For more information about all of these steps, see the SourceForge Docs.

If you need to give ssh some options to make it work right, you'll need to use ssh-wrap, which is in the dev-tools module. Read the comments near the start of ssh-wrap to understand how to use it.

Branches

Cricket has two branches, a development branch, and a stable branch. Most people will only need to check out the development branch. The only person who should be checking anything into the stable branch is Jeff Allen, but anyone who's interested is welcome to check it out.

To fetch the development branch, use a set of commands like this:

	mkdir workspace
	cd workspace
	cvs -d:ext:$LOGNAME@cricket.cvs.sourceforge.net:/cvsroot/cricket co -d devel cricket
			

This will put the tip-of-tree sources to Cricket into a directory named workspace/devel. There you can work on them using the normal CVS techniques.

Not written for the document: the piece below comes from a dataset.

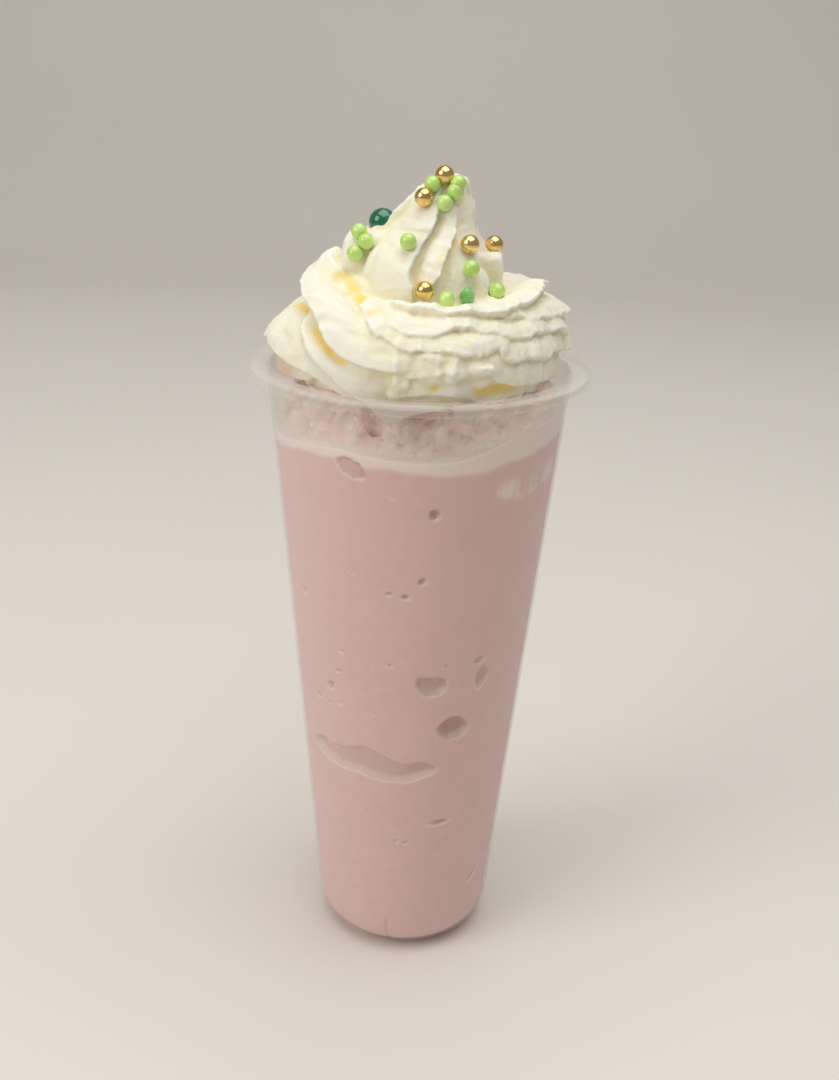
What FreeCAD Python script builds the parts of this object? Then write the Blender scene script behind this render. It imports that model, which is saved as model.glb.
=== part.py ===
import FreeCAD, Part
import math
import os
import Sketcher
from FreeCAD import Vector

# A tall clear cup of pink frozen slush with a piped swirl of whipped cream.
# Millimetres, +Z up, origin on the cup's axis at the face it stands on.
# The front of the drink is towards -Y.

os.makedirs("parts", exist_ok=True)
doc = FreeCAD.newDocument("bubble_tea")

# ---------------------------------------------------------------- sizes
sheet = doc.addObject("Spreadsheet::Sheet", "Sizes")
SIZES = [
    # the cup: a 95 mm rim, 700 ml injection-moulded cup with a rounded foot
    ("cup_height", 182.0),
    ("rim_radius", 47.5),
    ("rim_thickness", 0.9),
    ("lip_drop", 2.4),
    ("lip_wall", 0.9),
    ("rim_edge_round", 0.4),
    ("wall", 0.9),
    ("body_top_radius", 42.6),
    ("body_foot_radius", 26.05),
    ("foot_round", 11.3),
    ("recess_radius", 11.0),
    ("recess_depth", 0.7),
    # stacking ribs inside the rounded foot
    ("rib_count", 3),
    ("rib_thickness", 0.7),
    ("rib_top", 13.0),
    ("rib_inset", 3.4),
    ("rib_turn", 20.5),
    # the frozen drink: where it meets the wall, and its mounded froth
    ("fill_level", 165.0),
    ("fill_tilt", 2.2),
    ("mound_rise", 12.5),
    ("mound_shoulder", 5.5),
    ("froth_bump", 0.9),
    # the cream: a fat lower coil and a leaning peak
    ("cream_foot", 170.0),
    ("cream_tip", 233.0),
    ("coil_radius", 38.6),
    ("coil_top", 205.0),
    ("knob_lift", 8.0),
    ("left_flare", 3.2),
    ("peak_radius", 20.5),
    ("peak_lean", 8.0),
    ("ridge_depth", 1.7),
    ("ridge_pitch", 6.4),
    ("peak_ridges", 7),
    ("peak_ridge_depth", 1.9),
    ("peak_twist", 95.0),
    # the largest topping, a glossy ball on the peak's far side
    ("ball_radius", 3.8),
    ("ball_across", -11.4),
    ("ball_back", 4.5),
    ("ball_height", 219.4),
]
for row, (alias, value) in enumerate(SIZES, start=1):
    sheet.set("A%d" % row, alias)
    sheet.set("B%d" % row, str(value))
    sheet.setAlias("B%d" % row, alias)
doc.recompute()
V = {alias: float(sheet.get(alias)) for alias, _ in SIZES}

# radius of the flat that the cup stands on, from the arc that is tangent to
# the floor and to the slanted wall
row = len(SIZES) + 1
sheet.set("A%d" % row, "foot_flat")
sheet.set(
    "B%d" % row,
    "=body_foot_radius + foot_round * (body_top_radius - body_foot_radius) / cup_height"
    " - foot_round * sqrt(1 + ((body_top_radius - body_foot_radius) / cup_height)^2)",
)
sheet.setAlias("B%d" % row, "foot_flat")
doc.recompute()
V["foot_flat"] = float(sheet.get("foot_flat"))

# expressions for the places where the wall's lines meet
SLOPE = "((Sizes.body_top_radius - Sizes.body_foot_radius) / Sizes.cup_height)"
slope = (V["body_top_radius"] - V["body_foot_radius"]) / V["cup_height"]


def outer_at(height):
    """Expression: the outer wall's radius at a height."""
    return "(Sizes.body_foot_radius + %s * (%s))" % (SLOPE, height)


def inner_at(height):
    return "(%s - Sizes.wall)" % outer_at(height)


def wall_radius(z):
    """The wall's inner radius at height z."""
    return V["body_foot_radius"] + slope * z - V["wall"]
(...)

To fetch the stable branch, use commands like this:

	cd workspace
	cvs -d:ext:$LOGNAME@cricket.cvs.sourceforge.net:/cvsroot/cricket co -r v_1_0_x -d stable cricket
			

Branch and tag structure

Here's a picture of how things look so far:

        start
          |
          |
      v_1_0_x_root
          |
          |
          |\
          | \ v_1_0_x
          |  \
              \
        devel  \
         tip   | v_1_0_x_m0
               |

              stable
               tip
			

The Gory Details

The system gave me "start" for free, upon importing Cricket. The CVS book recommends putting an "root" tag before making a branch, which is why the "v_1_0_x_root" tag is there. The branch is named "v_1_0_x", since that's where I will be releasing the 1.0.x line of Cricket releases from.

The "v_1_0_x_m0" tag will be used to compute diffs when we are moving changes from the stable version to the development version. After each merge is done, I'll add a new tag (_m1, _m2, etc).

When I make a release on the stable branch, I'll make a tag named v_1_0_0, followed by v_1_0_1, etc.